According to CBIA’s vice president for government affairs Eric Gjede, “the decision by the state Department of Labor is designed to bring the benefit in line with wage increases.”
Claims filed prior to October 1 will not be impacted by the increase.
HARTFORD: Just as the state and environmental groups face off in Federal Court on Thursday September 13 over moves to cut back on energy efficiency programs, a new report outlines the scope of the industry in Connecticut.
According to E2 a business oriented non-profit organization that advocates for the “energy efficiency” industry, Connecticut is ranked 22nd in the country in energy efficiency employment.
The report says that Connecticut has 34,743 jobs across the entire business.
HARTFORD: Connecticut may finally be joining the national job growth that it has been lagging. In May the state added 4100 jobs, one of the largest monthly gains in yars and follow two months of job declines.
The state saw gains in the private sector by 4300 jobs and Connecticut has gained all of the jobs lost in the recession. CBIA’s economist Peter Goia said “the private sector is starting to grow at a moderate rate,” he added, “the state is starting to see year-over-year trends that are more positive. The biggest concern is that the labor force shrank again.”
Forbes Magazine: "Pratt's 20 years developing geared turbofan technology has paid off with an engine that is way ahead of the competition. It is an amazing feat to have accomplished this with a manufacturing base concentrated in the high-wage,
high-tax state of Connecticut."
FARMINGTON: For more than two decades the news out of United Technologies Corp. (NYSE: UTX) headquarters has been pretty mixed.
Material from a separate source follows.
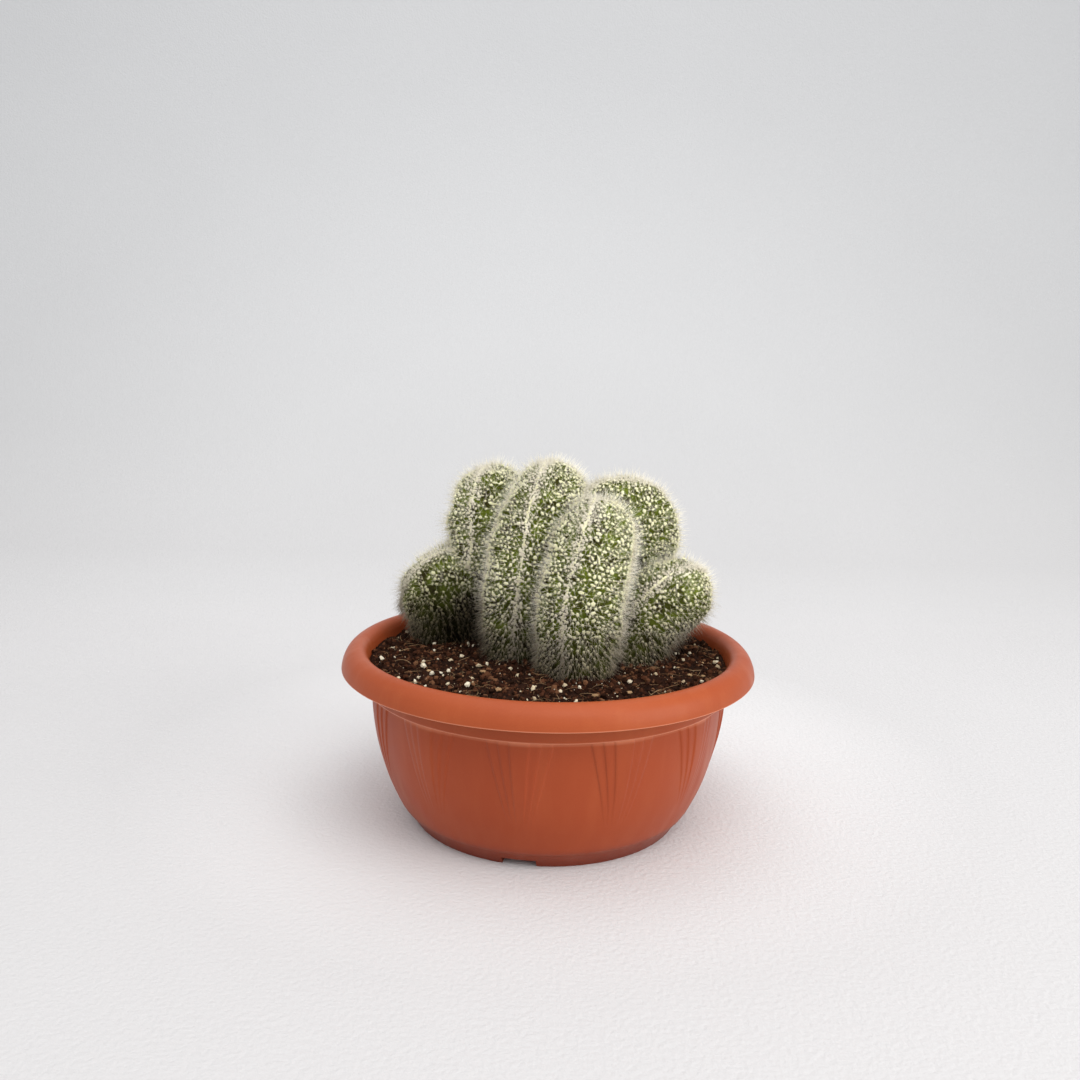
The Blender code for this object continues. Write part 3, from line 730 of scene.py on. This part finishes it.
def fleshShell(name, rows):
    # a ring of points to each step along the crest, round the arc and down both flanks to a flat root
    foldLine = foldFrame(rows, plant["ribStep"] / plant["ribSamples"])
    count = len(foldLine["crest"])
    half = int(round(foldLine["reach"].mean() / plant["aroundStep"]))
    share = np.concatenate([np.arange(half + 1), np.arange(half, 0, -1)]) / half
    side = np.concatenate([np.ones(half + 1), -np.ones(half)])
    leans = [0.0] * count + [math.radians(angle) for angle in plant["endDegrees"] if name in openEnds]
    steps = np.minimum(np.arange(len(leans)), count - 1)
    k = np.repeat(steps, len(share))
    along = np.tile(share, len(steps)) * foldLine["reach"][k]
    points, _ = foldPoints(foldLine, k, np.tile(side, len(steps)), along, np.repeat(leans, len(share)))
    rings = points.reshape(len(steps), -1, 3)
    return outward(addShell("fold" + name, rings, [rings[0].mean(0), rings[-1].mean(0)]))


def heartShell(middle, sizes):
    # stacked ellipses
    turn = evenTurns(plant["heartColumns"])
    rings = [np.stack([middle[0] + across * np.cos(turn), middle[1] + deep * np.sin(turn),
                       np.full(len(turn), float(height))], 1) for height, across, deep in sizes]
    return outward(addShell("heart", np.stack(rings), [[*middle, sizes[k][0]] for k in (0, -1)]))


def belowCutter():
    size = plant["cutterSize"]
    place = Matrix.Translation((0, 0, (plant["buriedBottom"] - size[2] / 2) * mm))
    return withMesh("below", bmesh.ops.create_cube, size=1,
                    matrix=place @ Matrix.Diagonal((*Vector(size) * mm, 1)))


def depthOutside(points, skip=None):
    # how far each point is outside all folds' slabs but one, negative inside them
    best = np.full(len(points), 100.0)
    for name, rows in folds.items():
        if name == skip:
            continue
        line = foldFrame(rows, 4)
        for start, end in zip(line["crest"], line["root"]):
            axis = end[:3] - start[:3]
            share = np.clip(((points - start[:3]) @ axis) / (axis @ axis), 0, 1)
            gap = np.linalg.norm(points - start[:3] - share[:, None] * axis, axis=1)
            best = np.minimum(best, gap - start[3] - share * (end[3] - start[3]))
    return best


def makeFlesh():
    obj, *rest = [fleshShell(*fold) for fold in folds.items()] + [heartShell(*heart) for heart in hearts]
    boolean(obj, rest, "UNION")
    boolean(obj, [belowCutter()], "DIFFERENCE")
    obj.name = obj.data.name = "flesh"
    obj.data.shade_smooth()
    return obj


paintedHollowShades = (
    # painted shade: the dark hollows under the left and the right lobe, and the shaded face of the left one,
    # darkened by these tints
    {"place": (-37, 11, 87), "radius": (12, 36), "tint": (0.3, 0.27, 0.24)},
    {"place": (68, 4, 76), "radius": (9, 24), "tint": (0.3, 0.27, 0.24)},
    {"place": (-62, -6, 97), "radius": (10, 34), "tint": (0.56, 0.56, 0.47)},
)


def lowAgeingAndPaintedShade(finish, colour, tint):
    # darker and browner low down near the compost, partly as ageing and soil on the old parts and partly as
    # painted shade, and painted shade in the hollows under the lobes
    colour = finish.times(colour, tint, finish.low(0.080, 0.118))
    for hollowShade in paintedHollowShades:
        colour = finish.times(colour, hollowShade["tint"], finish.near(hollowShade["place"], hollowShade["radius"]))
    return colour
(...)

Connecticut employment at one time more than 25,000 dwindled to as little as 15,000 in the state until things started picking up two years ago and the company added 3,000 jobs.
The future in Connecticut looks a lot different today with the announcement by the company that thanks in part to the recent tax reform package, a major capital and employment expansion is on the horizon. Gregory J. Hayes, Chairman & CEO announced the company would be hiring 35,000 people and investing $15 billion in research and development and capital improvement across the company over the next five years.
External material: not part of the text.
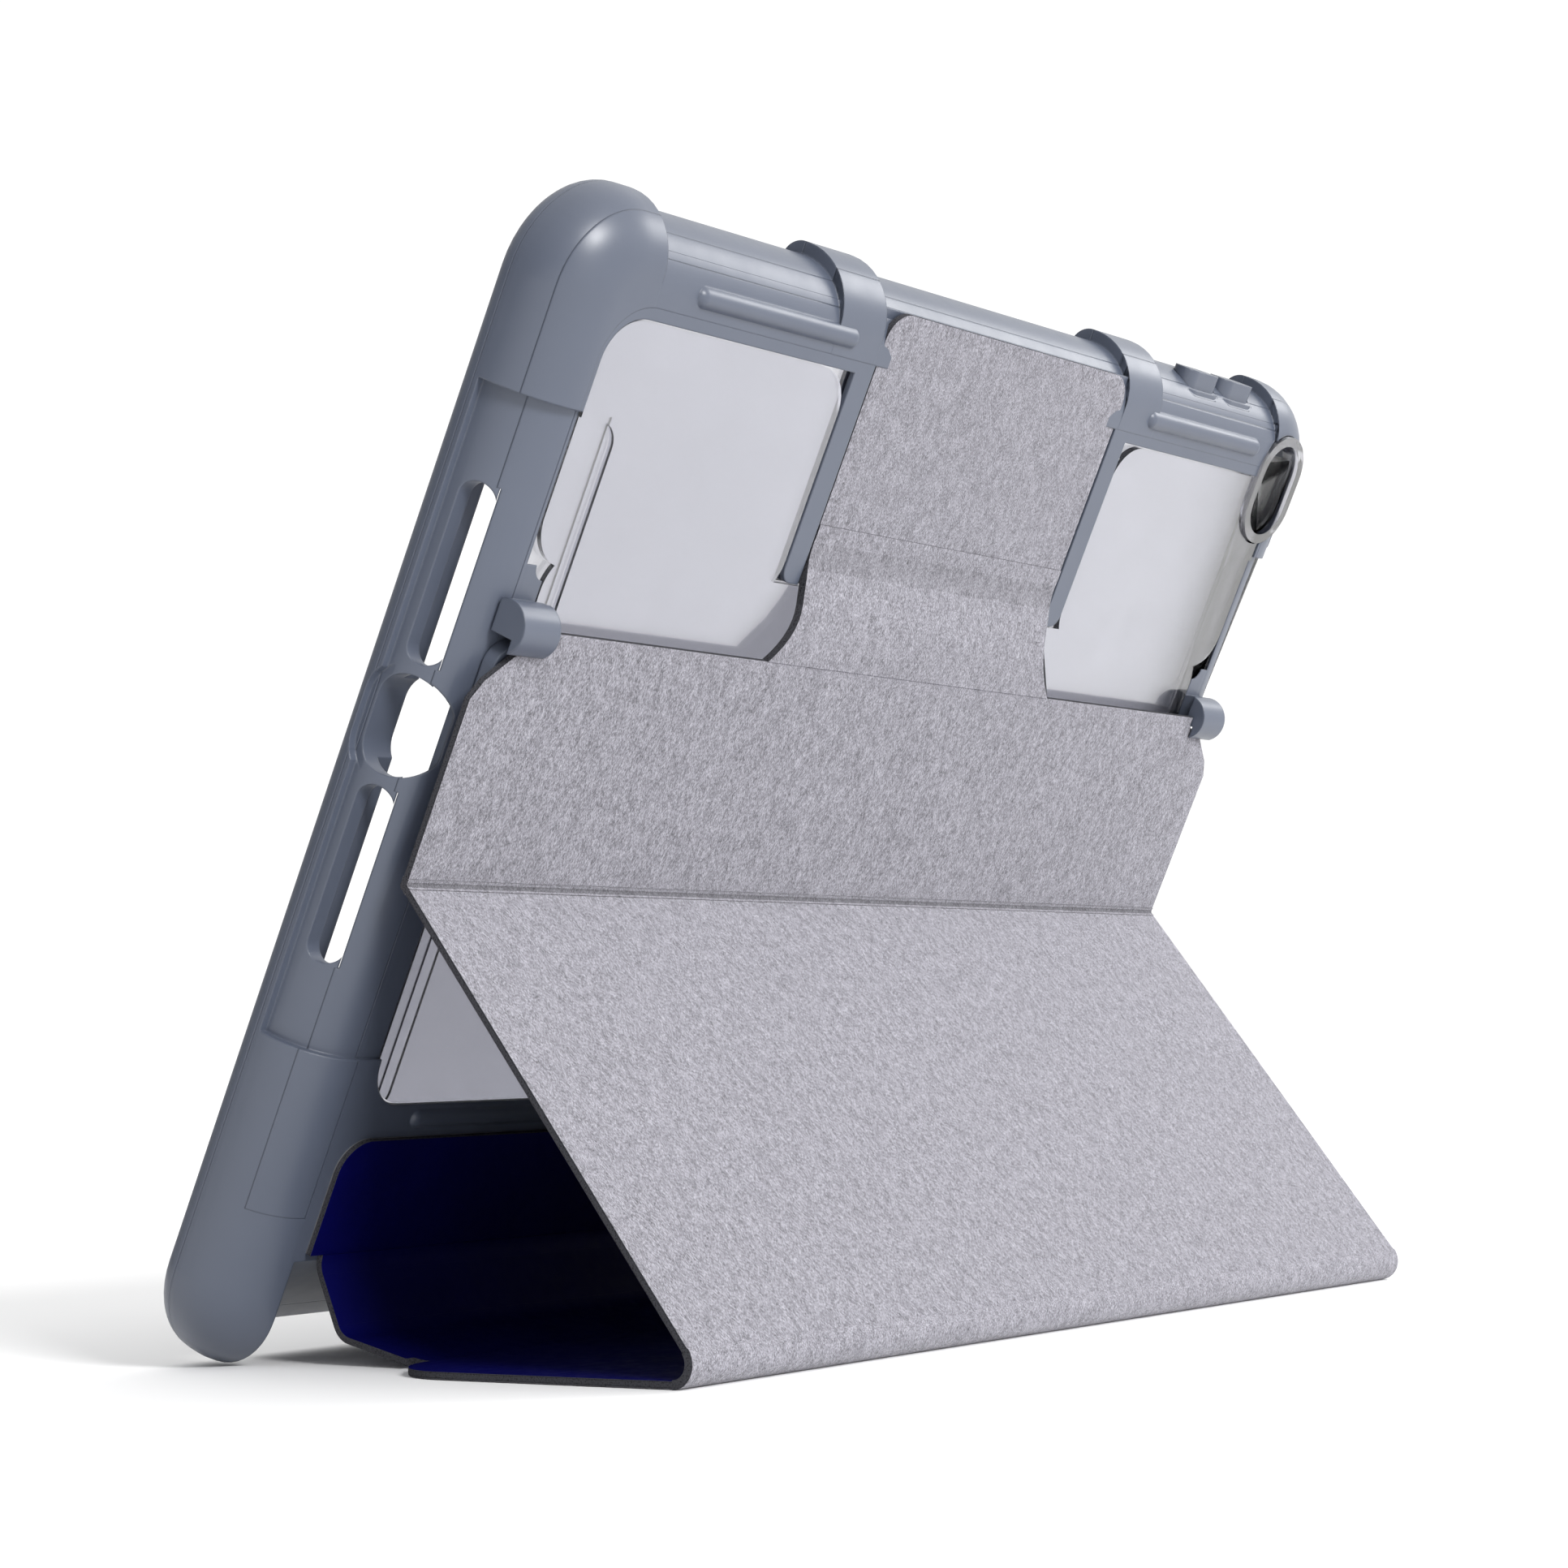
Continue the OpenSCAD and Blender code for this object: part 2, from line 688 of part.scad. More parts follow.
// Spine, in two halves
spine_split = spine_t * 0.45;
module spine_skin_layer() { layer(-spine_t / 2, -spine_t / 2 + spine_split) children(); }
module spine_lining_layer() { layer(-spine_t / 2 + spine_split, spine_t / 2) children(); }
module spine_upper_2d() { plate_2d(spine_half, crease_half, spine_upper_l - crease_half, 0, 0); }
module spine_lower_2d() { plate_2d(spine_half, crease_half, spine_lower_l - crease_half, 0, 0); }

module anchor_fold() {
    color(navy) on_cover(crease_1, -lean) fold(crease_half, upper_angle - 360 + lean, spine_t, spine_half);
}
module spine_upper_skin() { color(navy) on_cover(crease_1, upper_angle) spine_skin_layer() spine_upper_2d(); }
module spine_upper_lining() {
    color(lining_grey) on_cover(crease_1, upper_angle) spine_lining_layer() spine_upper_2d();
}
module spine_crease() {
    color(navy) on_cover(crease_2, upper_angle) fold(crease_half, lower_angle - upper_angle, spine_t, spine_half);
}
module spine_lower_skin() { color(navy) on_cover(crease_2, lower_angle) spine_skin_layer() spine_lower_2d(); }
module spine_lower_lining() {
    color(lining_grey) on_cover(crease_2, lower_angle) spine_lining_layer() spine_lower_2d();
}
module spine_ground_fold() {
    color(navy) on_cover(crease_3, lower_angle)
        fold(crease_half, 180 - lower_angle, spine_t, panel_half - ground_r);
}

// Ground panel
module ground_2d() { plate_2d(panel_half, crease_half, ground_l - ground_e, ground_r, 0); }
module ground_skin() { color(navy) on_cover(crease_3, 180) skin() ground_2d(); }
module ground_board() { color(core_grey) on_cover(crease_3, 180) board() ground_2d(); }
module ground_lining() { color(lining_grey) on_cover(crease_3, 180) lining() ground_2d(); }
module ground_fold() {
    color(lining_grey) on_cover(crease_4, 180) fold(ground_e, ground_turn, panel_t, panel_half);
}

// Prop panel
module prop_2d() { plate_2d(panel_half, ground_e, prop_l - prop_e, 0, 0); }
module prop_magnets_2d(gap) {
    mirrored() translate([panel_half - 14, prop_l / 2]) square([magnet_w - gap, magnet_l - gap], center = true);
}
module magnet_layer() { layer(-panel_t / 2 + skin_t, panel_t / 2 - lining_t - 0.15) children(); }
module prop_skin() { color(navy) on_cover(crease_4, prop_angle) skin() prop_2d(); }
module prop_board() {
    color(core_grey) on_cover(crease_4, prop_angle) difference() {
        board() prop_2d();
        magnet_layer() prop_magnets_2d(0);
    }
}
module prop_lining() { color(lining_grey) on_cover(crease_4, prop_angle) lining() prop_2d(); }
module prop_magnets() { color(steel) on_cover(crease_4, prop_angle) magnet_layer() prop_magnets_2d(0.1); }
module prop_fold() {
    color(lining_grey) on_cover(crease_5, prop_angle) fold(prop_e, prop_turn, panel_t, panel_half);
}

// Resting panel, its top corners cut to pass under the hooks
hook_side = hook_x - hook_w / 2;
module rest_2d() {
    notch_top = hook_v - hook_neck - hook_gap - rest_slide;
    difference() {
        plate_2d(panel_half, prop_e, rest_l, 0, 0);
        mirrored() polygon([[hook_side - hook_gap, rest_l + 1], [hook_side - hook_gap, notch_top],
            [hook_x, notch_top - 1], [panel_half - 2, notch_top - 7], [panel_half + 1, notch_top - 12],
            [panel_half + 1, rest_l + 1]]);
    }
}
module rest_magnets_2d(gap) {
    mirrored() translate([panel_half / 2, rest_l / 2]) square([magnet_l - gap, magnet_w - gap], center = true);
}
module rest_skin() { color(navy) on_cover(crease_5, rest_angle) skin() rest_2d(); }
module rest_board() {
    color(core_grey) on_cover(crease_5, rest_angle) difference() {
        board() rest_2d();
        magnet_layer() rest_magnets_2d(0);
    }
}
module rest_lining() { color(lining_grey) on_cover(crease_5, rest_angle) lining() rest_2d(); }
module rest_magnets() { color(steel) on_cover(crease_5, rest_angle) magnet_layer() rest_magnets_2d(0.1); }

// Strap, and the tab that closes the cover
strap_angle = rest_angle - strap_slope;
module strap_2d() { plate_2d(tab_half, strap_e_low, strap_e_low + strap_rest, 0, 0); }
module strap_lower_fold() {
    color(lining_grey) on_cover(crease_6, rest_angle) fold(strap_e_low, -strap_slope, panel_t, tab_half);
}
module strap_skin() { color(navy) on_cover(crease_6, strap_angle) layer(-panel_t / 2, 0) strap_2d(); }
module strap_lining() { color(lining_grey) on_cover(crease_6, strap_angle) layer(0, panel_t / 2) strap_2d(); }
module strap_upper_fold() {
    color(lining_grey) on_cover(crease_7, strap_angle) fold(strap_e_high, strap_slope, panel_t, tab_half);
}
module tab_2d() { plate_2d(tab_half, strap_e_high, strap_e_high + tab_l, 0, tab_r); }
module tab_magnets_2d(gap) {
    mirrored() translate([bed_half / 2, tab_l / 2 + strap_e_high])
        square([magnet_l - gap, magnet_w - gap], center = true);
}
module tab_skin() { color(navy) on_cover(crease_7, rest_angle) skin() tab_2d(); }
module tab_board() {
    color(core_grey) on_cover(crease_7, rest_angle) difference() {
        board() tab_2d();
        magnet_layer() tab_magnets_2d(0);
    }
}
module tab_lining() { color(lining_grey) on_cover(crease_7, rest_angle) lining() tab_2d(); }
module tab_magnets() { color(steel) on_cover(crease_7, rest_angle) magnet_layer() tab_magnets_2d(0.1); }

bumper_frame();
clear_back();
volume_up_button();
volume_down_button();
power_button();
tab_keepers();
anchor_glue();
anchor_board();
anchor_skin();
anchor_fold();
spine_upper_skin();
spine_upper_lining();
spine_crease();
spine_lower_skin();
spine_lower_lining();
spine_ground_fold();
ground_skin();
ground_board();
ground_lining();
ground_fold();
prop_skin();
prop_board();
prop_lining();
prop_magnets();
prop_fold();
rest_skin();
rest_board();
rest_lining();
rest_magnets();
strap_lower_fold();
strap_skin();
strap_lining();
strap_upper_fold();
tab_skin();
tab_board();
tab_lining();
tab_magnets();
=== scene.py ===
from math import cos, pi, radians, sin

import bpy
from mathutils import Matrix, Vector


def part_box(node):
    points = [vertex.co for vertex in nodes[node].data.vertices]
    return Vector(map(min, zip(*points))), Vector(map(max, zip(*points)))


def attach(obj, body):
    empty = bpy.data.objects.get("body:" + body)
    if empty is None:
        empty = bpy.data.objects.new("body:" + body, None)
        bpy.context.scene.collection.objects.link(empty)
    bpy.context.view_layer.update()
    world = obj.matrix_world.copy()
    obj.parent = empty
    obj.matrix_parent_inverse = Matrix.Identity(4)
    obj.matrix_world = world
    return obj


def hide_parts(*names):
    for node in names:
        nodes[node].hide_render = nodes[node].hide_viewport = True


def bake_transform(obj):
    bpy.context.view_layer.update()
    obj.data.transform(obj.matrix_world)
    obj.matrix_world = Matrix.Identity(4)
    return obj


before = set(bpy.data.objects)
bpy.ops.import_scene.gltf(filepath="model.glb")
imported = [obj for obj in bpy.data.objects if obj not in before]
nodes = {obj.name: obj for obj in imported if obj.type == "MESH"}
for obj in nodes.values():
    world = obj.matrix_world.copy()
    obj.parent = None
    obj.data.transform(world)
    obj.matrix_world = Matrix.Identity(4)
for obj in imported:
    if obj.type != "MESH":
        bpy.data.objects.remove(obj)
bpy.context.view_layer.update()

mm = 0.001

# ---------------------------------------------------------------------------
# Studio: a matt white paper floor in a white light tent that darkens to the
# far left. A broad key light stands behind the case, a soft box above its far
# side, and the camera low behind its short side.

camera_place = Vector((-526.02, -368.58, 49.13)) * mm
camera_azimuth = radians(-54.295)
camera_elevation = radians(-4.616)
camera_roll = radians(1.645)
camera_lens = 77.9
camera_sensor = 36
camera_near, camera_far = 0.02, 60
floor_size = 16.0
sky_strength = 1.06
tent_bright = Vector((0.62, -0.50, 0.60))
tent_fall = (-0.6, 0.8)
tent_range = (0.12, 1.18)
key_strength = 2.7
key_spread = radians(18)
key_direction = Vector((0.24, 0.86, -0.46))
box_place = (0.70, -0.38, 0.62)
box_aim = (0, 0, 0.18)
box_width, box_height, box_watts = 0.5, 0.3, 2.4
paper_white = (0.97, 0.97, 0.972, 1)
paper_roughness = 0.9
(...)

As many as 7,000 of those hires, including 2,000 new positions will be in Connecticut.
The company stinging from criticism of employment issues at its Carrier division cited its commitment to US based employment.
Hayes said "Over the past three years, we have created more jobs in the U.S. than in the rest of the world combined. Our investments reflect our core belief that, similar to U.S. economic goals, United Technologies' continued success will be dependent on a highly-skilled workforce, world class manufacturing facilities, and workforce education programs that enable employees to improve their skills and remain competitive in an increasingly digital economy."
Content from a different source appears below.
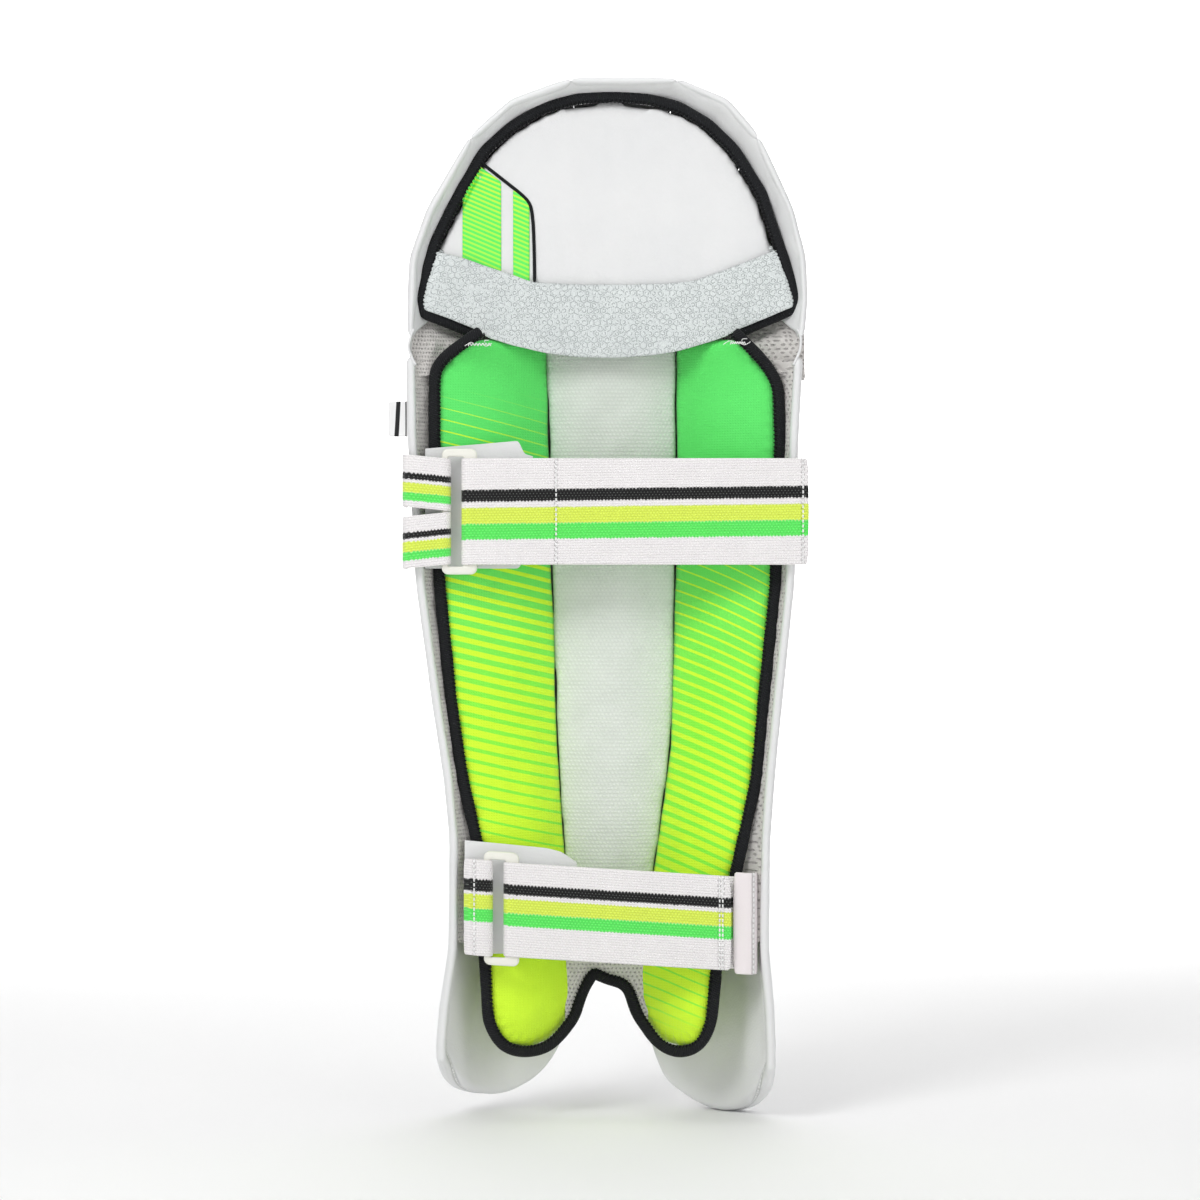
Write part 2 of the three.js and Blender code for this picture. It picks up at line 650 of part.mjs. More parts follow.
function addAnkleStrap() {
  const leftBarX = -79.2;
  const slope = ANKLE_STRAP_SLOPE;
  const middle = ANKLE_STRAP_HEIGHT + slope * 64;
  const half = ANKLE_WEBBING_WIDTH / 2;
  addStrap({
    group: ankleStrap,
    name: "ankle",
    leftBarX,
    middle,
    width: ANKLE_WEBBING_WIDTH,
    slope,
    baseEnd: [[91, BACK_LAYER]],
    tailEnd: 81.3,
    loop: [-40, 78],
    hook: [-20, 76],
  });
  const ring = turnPoints(leftBarX, 1);
  const anchorLine = [[-94.5, -4.2], [-91, -6.2], [-86.5, FRONT_LAYER], ...ring, [-94.5, BACK_LAYER]];
  const anchor = tapeGeometry(anchorLine, WEBBING, middle - half, middle + half, slope);
  addPiece(ankleStrap, "ankle_anchor", anchor, STRIPED_WEBBING);
  const tabLine = [[83.5, -3.8], [93.5, -3.8], [97.3, -1], [98, 3], [98, 14]];
  const tab = tapeGeometry(tabLine, 1.6, middle - half - 1.5, middle + half + 1.5, slope);
  addPiece(ankleStrap, "ankle_strap_tab", tab, WHITE_PU);
  const patch = panelGeometry(3, 1, (s, t, k) => {
    const x = lerp(-93.5, -21, s);
    const upper = s < 0.7 ? lerp(186.5, 183, s / 0.7) : 175;
    return new THREE.Vector3(x, 1 + 1.4 * k, t ? upper : 112);
  });
  addPiece(ankleStrap, "ankle_anchor_patch", patch, WHITE_PU);
}

// ---- Small pieces ----

function addBlock(group, name, [x, depth, height], [width, thickness, tall], finish) {
  const geometry = new THREE.BoxGeometry(width, thickness, tall);
  geometry.translate(x, depth, height);
  addPiece(group, name, geometry, finish);
}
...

A company release quoted its CEO saying “federal tax reform, which slashed the corporate tax rate along with lower rates for individual taxpayers, means the U.S. now has the most competitive tax system in the world.”
The release added, “as a direct result [of tax reform], UTC intends to repatriate about $5 billion of cash tied to its overseas operations that will benefit from more favorable tax treatment at home.”
Most of the 35,000 job openings will result from workforce retirements or normal turnover, but that “several thousand positions” including the 2,000 in Connecticut would be net new jobs.
HARTFORD: The Connecticut Labor Department reported another loss in jobs by the state even as the US economy added more than 168,000 jobs in April. The loss of 1,400 jobs follows a loss of 3500 jobs in March, which was revised from an initial estimate of 2000 lost jobs. The job numbers didn’t move the needle on the unemployment rate which remained at 4.5%, the US unemployment rate was 3.9% in April.
Connecticut is only one of seven US states that have not recovered the jobs lost in the recession. Alabama is short 62,637 jobs, or 3%, West Virginia 33,428 [4%], Mississippi 26,666 [2%], New Mexico 23,422 [2%], Connecticut 19,781 [1%], Wyoming 13,257 [4%] and Illinois 11,682 [0.2%].
HARTFORD: Connecticut Attorney General, George Jepsen has again issued an opinion on the attempts by state legistlators to limit the speech rights of employers.
House Bill 5473, which would restrict businesses’ ability to speak freely in meetings with their employees on political, legislative, regulatory, or union organizing topics.
Jepsen said that the opinion found that federal law under the National Labor Relations Act (NLRA) would preempt the state legislation. He made a similar ruling in 2011 on a different bill, but proponents argue that the attendance at meetings is not speech but an action by the companies.